◆ Exercise prompt
Give back, unchanged, the line with "origin = swing_point(number, matrices, grips)", the line with "if empty is", and every line between them, and no other line.

◆ Data extract
################

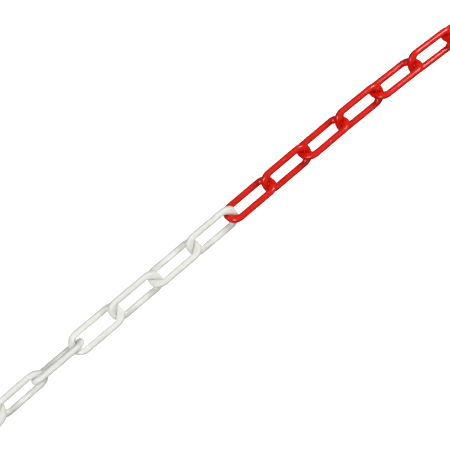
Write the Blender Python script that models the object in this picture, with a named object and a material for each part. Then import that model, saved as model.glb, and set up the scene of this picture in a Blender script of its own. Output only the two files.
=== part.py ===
"""Plastic barrier chain: oblong links of round wire, the first ten white and the last ten red.

The chain lies along +X with its lowest points on z = 0 and its middle at the origin.
Every link is one object. A link's origin is on the wire that it swings about.
"""

import math

import bpy
import numpy as np
from mathutils import Matrix, Vector

# One link, in metres
WIRE_DIAMETER = 0.006
LINK_LENGTH = 0.0555  # outside, from crown to crown
LINK_WIDTH = 0.0255  # outside, across the two straight bars
CROWN_FLAT = 0.0029  # straight stretch in the middle of each crown
WIRE_RESOLUTION = 4  # gives the wire twelve sides
CORNER_STEPS = 5  # straight pieces in each quarter turn

# The run of links
LINK_COUNT = 20
FIRST_RED_LINK = 11
ROOT_LINK = 10  # both halves of the chain swing outward from this link
GAP = 0.0003  # between the wires of two hooked links

# How the links are turned about the chain, in degrees
ROLL = 45.0
TWISTED_ROLLS = {5: 55.0, 6: -79.0, 7: -33.0}  # three links of a half-made twist
TWIST_CROSSINGS = (5, 6)  # crossings between links 5 and 6, and 6 and 7
SEARCH_STEP = 0.00005  # fineness of the search for how far those crossings are pushed together

# Crossings where the chain turns a little to the right, and the turn at each, in degrees
BEND_CROSSINGS = (5, 13, 14, 15, 16)
BEND = 1.0

# Plastic
WHITE = (0.86, 0.86, 0.82, 1.0)
RED = (0.78, 0.02, 0.02, 1.0)
ROUGHNESS = 0.35

WIRE_RADIUS = WIRE_DIAMETER / 2
BAR_OFFSET = LINK_WIDTH / 2 - WIRE_RADIUS  # from the link's middle to a bar's middle
CROWN_OFFSET = LINK_LENGTH / 2 - WIRE_RADIUS  # from the link's middle to a crown's middle
CORNER_RADIUS = BAR_OFFSET - CROWN_FLAT / 2  # of the wire's middle line
WIRE_SIDES = 4 + 2 * WIRE_RESOLUTION
SIDE_TURN = 2 * math.pi / WIRE_SIDES  # from one edge of the many-sided wire to the next


def clear_scene():
    """Remove every object, so that the script can be run again in an open file."""
    for obj in list(bpy.data.objects):
        bpy.data.objects.remove(obj, do_unlink=True)


def make_collection(name):
    """Return the collection with this name, linked to the scene."""
    collection = bpy.data.collections.get(name) or bpy.data.collections.new(name)
    if name not in bpy.context.scene.collection.children:
        bpy.context.scene.collection.children.link(collection)
    return collection


def make_material(name, colour):
    """Return a plain glossy plastic."""
    material = bpy.data.materials.get(name) or bpy.data.materials.new(name)
    material.use_nodes = True
    shader = material.node_tree.nodes["Principled BSDF"]
    shader.inputs["Base Color"].default_value = colour
    shader.inputs["Roughness"].default_value = ROUGHNESS
    shader.inputs["Metallic"].default_value = 0.0
    material.diffuse_color = colour
    return material


def link_roll(number):
    """Turn of a link about the chain: each link is turned the other way from the one before."""
    if number in TWISTED_ROLLS:
        return math.radians(TWISTED_ROLLS[number])
    before_twist = number < min(TWISTED_ROLLS)
    turned_left = (number % 2 == 1) if before_twist else (number % 2 == 0)
    return math.radians(ROLL if turned_left else -ROLL)


def wire_path():
    """Points along the middle of the wire: four rounded corners joined by bars and crowns."""
    corner = Vector((CROWN_OFFSET - CORNER_RADIUS, BAR_OFFSET - CORNER_RADIUS, 0.0))
    points = []
    for quarter, (side_x, side_y) in enumerate(((1, 1), (-1, 1), (-1, -1), (1, -1))):
        for step in range(CORNER_STEPS + 1):
            angle = math.pi / 2 * (quarter + step / CORNER_STEPS)
            arc = CORNER_RADIUS * Vector((math.cos(angle), math.sin(angle), 0.0))
            points.append(Vector((side_x * corner.x, side_y * corner.y, 0.0)) + arc)
    return points


def fine_path():
    """The wire's middle line as an array of points less than a twentieth of a wire apart."""
    path = [np.array(point) for point in wire_path()]
    pieces = []
    for start, end in zip(path, path[1:] + path[:1]):
        count = math.ceil(np.linalg.norm(end - start) / (WIRE_DIAMETER / 20))
        shares = np.arange(count)[:, None] / count
        pieces.append(start + shares * (end - start))
    return np.concatenate(pieces)


def twist_slack(turn):
    """Least slack that keeps GAP between two hooked links with this turn between them."""
    path = fine_path()
    bow = path[path[:, 0] > 0]
    cos_turn, sin_turn = math.cos(turn), math.sin(turn)
    roll = np.array(((1, 0, 0), (0, cos_turn, sin_turn), (0, -sin_turn, cos_turn)))
    hooked = (bow * (-1.0, 1.0, 1.0)) @ roll
    clear = WIRE_DIAMETER + GAP
    for slack in np.arange(0.0, CROWN_OFFSET / 2, SEARCH_STEP):
        apart = hooked + (2 * CROWN_OFFSET - clear - slack, 0.0, 0.0)
        if np.linalg.norm(bow[:, None] - apart[None], axis=2).min() >= clear:
            return slack
    raise ValueError("the wire is too thick to pass through a link at this turn")


def crossing_slack(crossing):
    """How far the crossing between links crossing and crossing + 1 is pushed together."""
    if crossing not in TWIST_CROSSINGS:
        return 0.0
    return twist_slack(link_roll(crossing + 1) - link_roll(crossing))


def resting_height(roll):
    """Height of a link's middle when its lower bar lies on the floor."""
    from_edge = (abs(roll) + SIDE_TURN / 2) % SIDE_TURN - SIDE_TURN / 2
    return BAR_OFFSET * abs(math.sin(roll)) + WIRE_RADIUS * math.cos(from_edge)


def chain_grips():
    """How far a crown's middle reaches past each crossing; the chain's two ends have none."""
    grips = [0.0] * (LINK_COUNT + 1)
    for crossing in range(1, LINK_COUNT):
        grips[crossing] = (WIRE_DIAMETER + GAP + crossing_slack(crossing)) / 2
    return grips


def chain_heights(grips):
    """Height of each crossing: the chain climbs to where a twisted link stands on edge."""
    heights = [resting_height(math.radians(ROLL))] * (LINK_COUNT + 1)
    first = TWIST_CROSSINGS[0]
    for crossing in TWIST_CROSSINGS:
        heights[crossing] = resting_height(link_roll(first + 1))
    climb = 2 * CROWN_OFFSET - grips[first - 1] - grips[first]
    share = (CORNER_RADIUS - grips[first - 1]) / climb
    bar_height = resting_height(link_roll(first))
    heights[first - 1] = (bar_height - share * heights[first]) / (1 - share)
    return heights


def link_heading(number):
    """Direction of a link seen from above; the root link points along +X."""
    turns = sum(1 for crossing in BEND_CROSSINGS if ROOT_LINK <= crossing < number)
    turns -= sum(1 for crossing in BEND_CROSSINGS if number <= crossing < ROOT_LINK)
    return math.radians(-BEND * turns)


def chain_matrices(grips):
    """Place of every link's middle, with the whole chain centred on the origin."""
    heights = chain_heights(grips)
    matrices = {}
    crossing_point = Vector((0.0, 0.0, heights[0]))
    for number in range(1, LINK_COUNT + 1):
        before = CROWN_OFFSET - grips[number - 1]
        after = CROWN_OFFSET - grips[number]
        slope = -math.asin((heights[number] - heights[number - 1]) / (before + after))
        slant = Matrix.Rotation(link_heading(number), 4, "Z") @ Matrix.Rotation(slope, 4, "Y")
        centre = crossing_point + slant @ Vector((before, 0.0, 0.0))
        roll = Matrix.Rotation(link_roll(number), 4, "X")
        matrices[number] = Matrix.Translation(centre) @ slant @ roll
        crossing_point = centre + slant @ Vector((after, 0.0, 0.0))
    wires = [matrix @ point for matrix in matrices.values() for point in wire_path()]
    shift = Vector((0.0, 0.0, 0.0))
    for axis in (0, 1):
        values = [point[axis] for point in wires]
        shift[axis] = -(min(values) + max(values)) / 2
    return {number: Matrix.Translation(shift) @ matrix for number, matrix in matrices.items()}


def make_link(number, matrix, origin, material, collection):
    """Make one link as a closed round wire whose object origin is at the given world point."""
    name = f"link_{number:02d}"
    curve = bpy.data.curves.new(name, "CURVE")
    curve.dimensions = "3D"
    curve.bevel_depth = WIRE_RADIUS
    curve.bevel_resolution = WIRE_RESOLUTION
    offset = matrix.inverted() @ origin
    path = wire_path()
    spline = curve.splines.new("POLY")
    spline.points.add(len(path) - 1)
    for target, point in zip(spline.points, path):
        target.co = (*(point - offset), 1.0)
    spline.use_cyclic_u = True
    curve.materials.append(material)
    link = bpy.data.objects.new(name, curve)
    link.matrix_world = Matrix.Translation(origin) @ matrix.to_3x3().to_4x4()
    collection.objects.link(link)
    return link


def swing_point(number, matrices, grips):
    """Point that a link swings about: its inner neighbour's crown, or a twisted crossing."""
    if number == ROOT_LINK:
        return matrices[number].to_translation()
    side = 1 if number > ROOT_LINK else -1
    inner = number - side
    crossing = min(number, inner)
    back = grips[crossing] if crossing in TWIST_CROSSINGS else 0.0
    return matrices[inner] @ Vector((side * (CROWN_OFFSET - back), 0.0, 0.0))


def hook_to(link, inner):
    """Parent a link to the neighbour it swings on, without moving it."""
    place = link.matrix_world.copy()
    link.parent = inner
    link.matrix_parent_inverse = inner.matrix_world.inverted()
    link.matrix_world = place


def build_chain():
    """Make all the links and hook each one to its neighbour nearer the root link."""
    collection = make_collection("plastic_barrier_chain")
    white = make_material("white_plastic", WHITE)
    red = make_material("red_plastic", RED)
    grips = chain_grips()
    matrices = chain_matrices(grips)
    links = {}
    for number, matrix in matrices.items():
        material = red if number >= FIRST_RED_LINK else white
        origin = swing_point(number, matrices, grips)
        links[number] = make_link(number, matrix, origin, material, collection)
    bpy.context.view_layer.update()
    for number in range(ROOT_LINK + 1, LINK_COUNT + 1):
        hook_to(links[number], links[number - 1])
    for number in range(ROOT_LINK - 1, 0, -1):
        hook_to(links[number], links[number + 1])


clear_scene()
build_chain()
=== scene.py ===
"""Looks of a plastic barrier chain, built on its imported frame.

Every CAD link is replaced by a finer one in the same place: smooth round wire that is thicker
on the inner side of its corners, the faint line where the two halves of the mould met, and the
small round mark left by the gate.
"""

import math

import bpy
import numpy as np
from mathutils import Matrix, Vector


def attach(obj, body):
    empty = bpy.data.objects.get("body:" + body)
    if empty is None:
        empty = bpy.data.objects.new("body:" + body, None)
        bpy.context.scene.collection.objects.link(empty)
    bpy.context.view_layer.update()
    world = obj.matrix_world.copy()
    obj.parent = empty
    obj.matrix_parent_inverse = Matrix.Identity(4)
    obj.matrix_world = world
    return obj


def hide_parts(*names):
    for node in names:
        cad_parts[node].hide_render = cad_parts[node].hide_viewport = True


# Camera: above the chain, leaning towards its white end
TARGET = Vector((-0.0112, 0.0043, 0.010))
CAMERA_DISTANCE = 0.655
CAMERA_TILT = math.radians(6.3)
CAMERA_LEAN = math.radians(-0.36)
CAMERA_ROLL = math.radians(40.26)
LENS = 60.07
SENSOR = 36.0

# The run of links
LINK_COUNT = 20
FIRST_RED_LINK = 11

# Wire, in metres; the rest of a link's shape is measured on its CAD node
CROWN_FLAT = 0.0029  # straight stretch in the middle of each crown
CORNER_STEPS = 16  # straight pieces in each quarter turn
CORNER_MARGIN = 0.0003  # straight wire kept close to both ends of a corner
CROWN_FILL = 0.0001  # extra thickness on the inner side of a crown
CORNER_FILL = 0.0015  # and halfway round a corner
FILL_SPREAD = 0.7  # below one, the corner's fill spreads towards the bar and the crown
BARE_ENDS = {5: (1,), 6: (-1, 1), 7: (-1,)}  # ends jammed in the twist, with no room for fill
SECTION_STEP = math.radians(15)  # around the wire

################

◆ Full solution
        origin = swing_point(number, matrices, grips)
        links[number] = make_link(number, matrix, origin, material, collection)
    bpy.context.view_layer.update()
    for number in range(ROOT_LINK + 1, LINK_COUNT + 1):
        hook_to(links[number], links[number - 1])
    for number in range(ROOT_LINK - 1, 0, -1):
        hook_to(links[number], links[number + 1])


clear_scene()
build_chain()
=== scene.py ===
"""Looks of a plastic barrier chain, built on its imported frame.

Every CAD link is replaced by a finer one in the same place: smooth round wire that is thicker
on the inner side of its corners, the faint line where the two halves of the mould met, and the
small round mark left by the gate.
"""

import math

import bpy
import numpy as np
from mathutils import Matrix, Vector


def attach(obj, body):
    empty = bpy.data.objects.get("body:" + body)
    if empty is None:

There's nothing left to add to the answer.